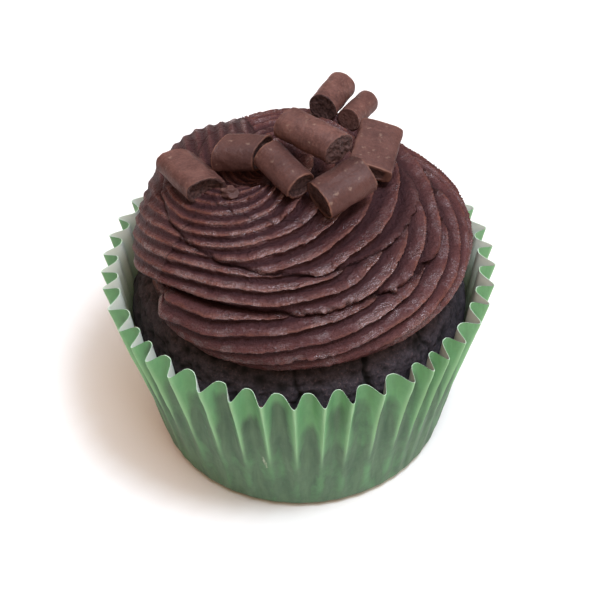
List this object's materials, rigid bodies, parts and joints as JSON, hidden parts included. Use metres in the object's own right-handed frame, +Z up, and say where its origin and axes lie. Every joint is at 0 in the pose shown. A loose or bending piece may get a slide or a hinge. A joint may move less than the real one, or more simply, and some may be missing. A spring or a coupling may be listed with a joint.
{
  "type": "cupcake",
  "caption": "Cupcake in a pleated paper case: dark chocolate sponge under a piped swirl of ridged chocolate icing, topped with rolled chocolate curls.",
  "frame": {"origin": "centre of the flat base of the paper case, on the surface it stands on", "axes": "+Z up along the axis of the paper case; -Y towards the front, the side where the swirl of icing starts on the left; +X to the right of the front"},
  "size_m": [0.0708, 0.0708, 0.071],
  "materials": {
    "paper": "matte",
    "sponge": "matte",
    "icing": "satin",
    "curl": "satin"
  },
  "bodies": {
    "root": {"paper_case": "paper", "sponge": "sponge", "icing": "icing", "curl_1": "curl", "curl_2": "curl", "curl_3": "curl", "curl_4": "curl", "curl_5": "curl", "curl_6": "curl", "curl_7": "curl", "curl_8": "curl"}
  },
  "joints": []
}
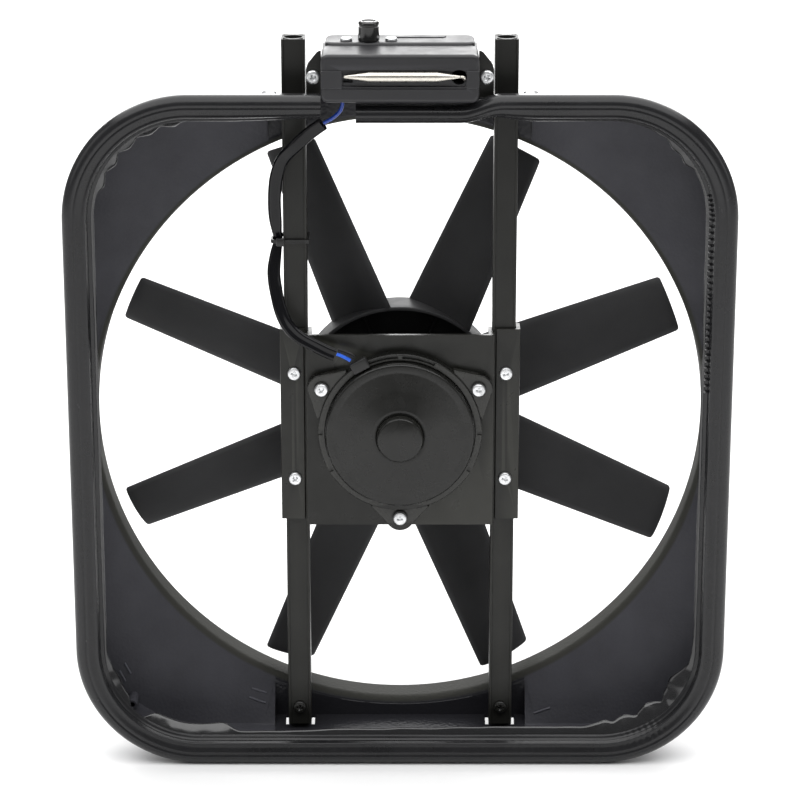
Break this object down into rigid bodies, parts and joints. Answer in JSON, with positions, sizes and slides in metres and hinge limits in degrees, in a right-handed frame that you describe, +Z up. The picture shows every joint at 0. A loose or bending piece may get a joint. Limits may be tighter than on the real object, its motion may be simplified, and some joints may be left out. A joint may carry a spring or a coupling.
{
  "type": "electric cooling fan",
  "caption": "Electric cooling fan in a square box shroud with a rubber rim seal, motor on a plate between two rails, and a thermostat controller on top.",
  "frame": {"origin": "centre of the footprint at the lowest point of the rim seal, under the fan axis", "axes": "+Z up, +Y along the air flow from the sealed face to the fan side, +X to the right seen from the sealed face"},
  "size_m": [0.4236, 0.113, 0.4896],
  "materials": {
    "moulded_plastic": "fine moulded grain",
    "rail_plastic": "extruded, faint gloss",
    "seal_rubber": "soft satin",
    "black_enamel": "semi-gloss black enamel",
    "fan_plastic": "moulded, low sheen",
    "controller_plastic": "fine moulded grain",
    "knob_plastic": "polished",
    "zinc_plate": "bright zinc plate",
    "steel": "ground steel",
    "sintered_bronze": "sintered, oiled",
    "copper": "enamelled copper wire",
    "ferrite": "sintered ferrite, dull grey",
    "carbon": "pressed carbon",
    "blue_pvc": "smooth wire insulation",
    "black_pvc": "smooth, glossy",
    "nickel_plate": "nickel plate"
  },
  "bodies": {
    "housing": {"shroud": "moulded_plastic", "rail_left": "rail_plastic", "rail_right": "rail_plastic", "rim_seal": "seal_rubber", "motor_plate": "black_enamel", "motor_can": "black_enamel", "motor_end_cover": "black_enamel", "bearing_cap": "black_enamel", "mounting_ring": "black_enamel", "motor_washer_1": "black_enamel", "motor_washer_2": "black_enamel", "motor_washer_3": "black_enamel", "rail_screw_left": "black_enamel", "rail_screw_right": "black_enamel", "controller_bracket": "black_enamel", "controller_base": "controller_plastic", "controller_lid": "controller_plastic", "terminal_block": "controller_plastic", "plate_screw_1": "zinc_plate", "plate_screw_2": "zinc_plate", "plate_screw_3": "zinc_plate", "plate_screw_4": "zinc_plate", "motor_screw_1": "zinc_plate", "motor_screw_2": "zinc_plate", "motor_screw_3": "zinc_plate", "lid_screw_1": "zinc_plate", "lid_screw_2": "zinc_plate", "bracket_screw_left": "zinc_plate", "bracket_screw_right": "zinc_plate", "front_bush": "sintered_bronze", "rear_bush": "sintered_bronze", "brush_holder": "sintered_bronze", "magnet_left": "ferrite", "magnet_right": "ferrite", "brush_left": "carbon", "brush_right": "carbon", "controller_lead_blue": "blue_pvc", "motor_lead_blue": "blue_pvc", "harness_sleeve": "black_pvc", "motor_lead_black": "black_pvc", "lead_grommet": "black_pvc", "cable_tie": "black_pvc", "relay": "black_pvc", "sensing_bulb": "nickel_plate", "capillary_tube": "nickel_plate", "thermostat_body": "nickel_plate"},
    "rotor": {"shaft": "steel", "armature_core": "steel", "winding_front": "copper", "winding_rear": "copper", "commutator": "copper", "fan": "fan_plastic", "hub_washer": "zinc_plate", "hub_nut": "zinc_plate"},
    "dial": {"thermostat_knob": "knob_plastic", "thermostat_spindle": "steel"}
  },
  "joints": [
    {"name": "fan_spin", "type": "hinge", "parent": "housing", "child": "rotor", "pos_m": [0, 0, 0.2242], "axis": [0, 1, 0], "continuous": true},
    {"name": "dial_turn", "type": "hinge", "parent": "housing", "child": "dial", "pos_m": [-0.0195, -0.0133, 0.4862], "axis": [0, 0, 1], "range_deg": [-135, 135]}
  ]
}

▬▬▬▬▬▬▬▬▬▬

## Short exercise
Repeat the data verbatim.

## Complete answer
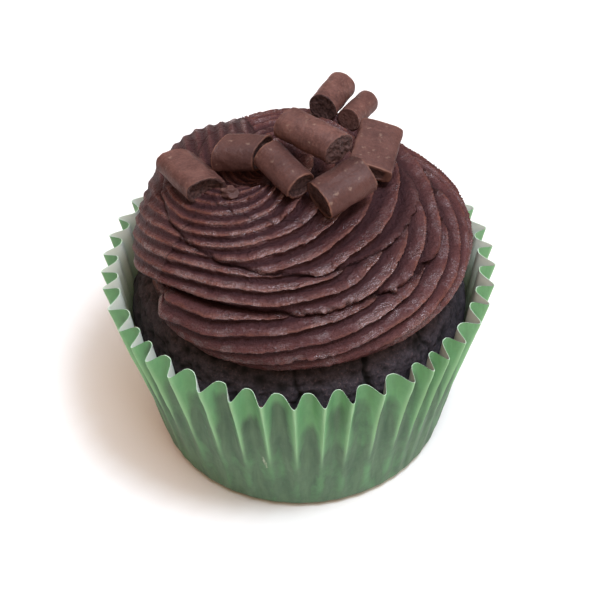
List this object's materials, rigid bodies, parts and joints as JSON, hidden parts included. Use metres in the object's own right-handed frame, +Z up, and say where its origin and axes lie. Every joint is at 0 in the pose shown. A loose or bending piece may get a slide or a hinge. A joint may move less than the real one, or more simply, and some may be missing. A spring or a coupling may be listed with a joint.
{
  "type": "cupcake",
  "caption": "Cupcake in a pleated paper case: dark chocolate sponge under a piped swirl of ridged chocolate icing, topped with rolled chocolate curls.",
  "frame": {"origin": "centre of the flat base of the paper case, on the surface it stands on", "axes": "+Z up along the axis of the paper case; -Y towards the front, the side where the swirl of icing starts on the left; +X to the right of the front"},
  "size_m": [0.0708, 0.0708, 0.071],
  "materials": {
    "paper": "matte",
    "sponge": "matte",
    "icing": "satin",
    "curl": "satin"
  },
  "bodies": {
    "root": {"paper_case": "paper", "sponge": "sponge", "icing": "icing", "curl_1": "curl", "curl_2": "curl", "curl_3": "curl", "curl_4": "curl", "curl_5": "curl", "curl_6": "curl", "curl_7": "curl", "curl_8": "curl"}
  },
  "joints": []
}
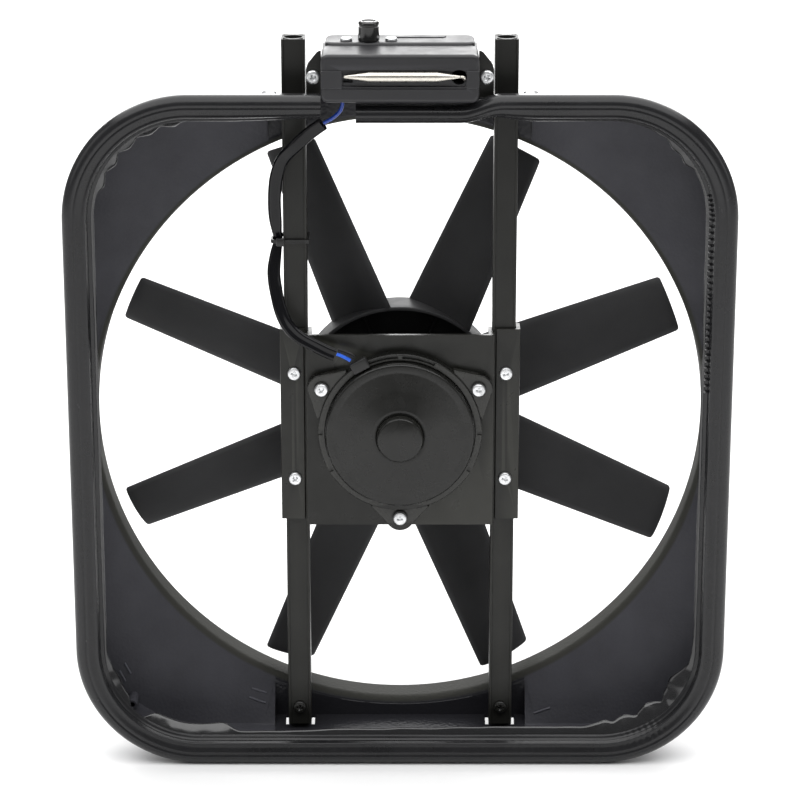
Break this object down into rigid bodies, parts and joints. Answer in JSON, with positions, sizes and slides in metres and hinge limits in degrees, in a right-handed frame that you describe, +Z up. The picture shows every joint at 0. A loose or bending piece may get a joint. Limits may be tighter than on the real object, its motion may be simplified, and some joints may be left out. A joint may carry a spring or a coupling.
{
  "type": "electric cooling fan",
  "caption": "Electric cooling fan in a square box shroud with a rubber rim seal, motor on a plate between two rails, and a thermostat controller on top.",
  "frame": {"origin": "centre of the footprint at the lowest point of the rim seal, under the fan axis", "axes": "+Z up, +Y along the air flow from the sealed face to the fan side, +X to the right seen from the sealed face"},
  "size_m": [0.4236, 0.113, 0.4896],
  "materials": {
    "moulded_plastic": "fine moulded grain",
    "rail_plastic": "extruded, faint gloss",
    "seal_rubber": "soft satin",
    "black_enamel": "semi-gloss black enamel",
    "fan_plastic": "moulded, low sheen",
    "controller_plastic": "fine moulded grain",
    "knob_plastic": "polished",
    "zinc_plate": "bright zinc plate",
    "steel": "ground steel",
    "sintered_bronze": "sintered, oiled",
    "copper": "enamelled copper wire",
    "ferrite": "sintered ferrite, dull grey",
    "carbon": "pressed carbon",
    "blue_pvc": "smooth wire insulation",
    "black_pvc": "smooth, glossy",
    "nickel_plate": "nickel plate"
  },
  "bodies": {
    "housing": {"shroud": "moulded_plastic", "rail_left": "rail_plastic", "rail_right": "rail_plastic", "rim_seal": "seal_rubber", "motor_plate": "black_enamel", "motor_can": "black_enamel", "motor_end_cover": "black_enamel", "bearing_cap": "black_enamel", "mounting_ring": "black_enamel", "motor_washer_1": "black_enamel", "motor_washer_2": "black_enamel", "motor_washer_3": "black_enamel", "rail_screw_left": "black_enamel", "rail_screw_right": "black_enamel", "controller_bracket": "black_enamel", "controller_base": "controller_plastic", "controller_lid": "controller_plastic", "terminal_block": "controller_plastic", "plate_screw_1": "zinc_plate", "plate_screw_2": "zinc_plate", "plate_screw_3": "zinc_plate", "plate_screw_4": "zinc_plate", "motor_screw_1": "zinc_plate", "motor_screw_2": "zinc_plate", "motor_screw_3": "zinc_plate", "lid_screw_1": "zinc_plate", "lid_screw_2": "zinc_plate", "bracket_screw_left": "zinc_plate", "bracket_screw_right": "zinc_plate", "front_bush": "sintered_bronze", "rear_bush": "sintered_bronze", "brush_holder": "sintered_bronze", "magnet_left": "ferrite", "magnet_right": "ferrite", "brush_left": "carbon", "brush_right": "carbon", "controller_lead_blue": "blue_pvc", "motor_lead_blue": "blue_pvc", "harness_sleeve": "black_pvc", "motor_lead_black": "black_pvc", "lead_grommet": "black_pvc", "cable_tie": "black_pvc", "relay": "black_pvc", "sensing_bulb": "nickel_plate", "capillary_tube": "nickel_plate", "thermostat_body": "nickel_plate"},
    "rotor": {"shaft": "steel", "armature_core": "steel", "winding_front": "copper", "winding_rear": "copper", "commutator": "copper", "fan": "fan_plastic", "hub_washer": "zinc_plate", "hub_nut": "zinc_plate"},
    "dial": {"thermostat_knob": "knob_plastic", "thermostat_spindle": "steel"}
  },
  "joints": [
    {"name": "fan_spin", "type": "hinge", "parent": "housing", "child": "rotor", "pos_m": [0, 0, 0.2242], "axis": [0, 1, 0], "continuous": true},
    {"name": "dial_turn", "type": "hinge", "parent": "housing", "child": "dial", "pos_m": [-0.0195, -0.0133, 0.4862], "axis": [0, 0, 1], "range_deg": [-135, 135]}
  ]
}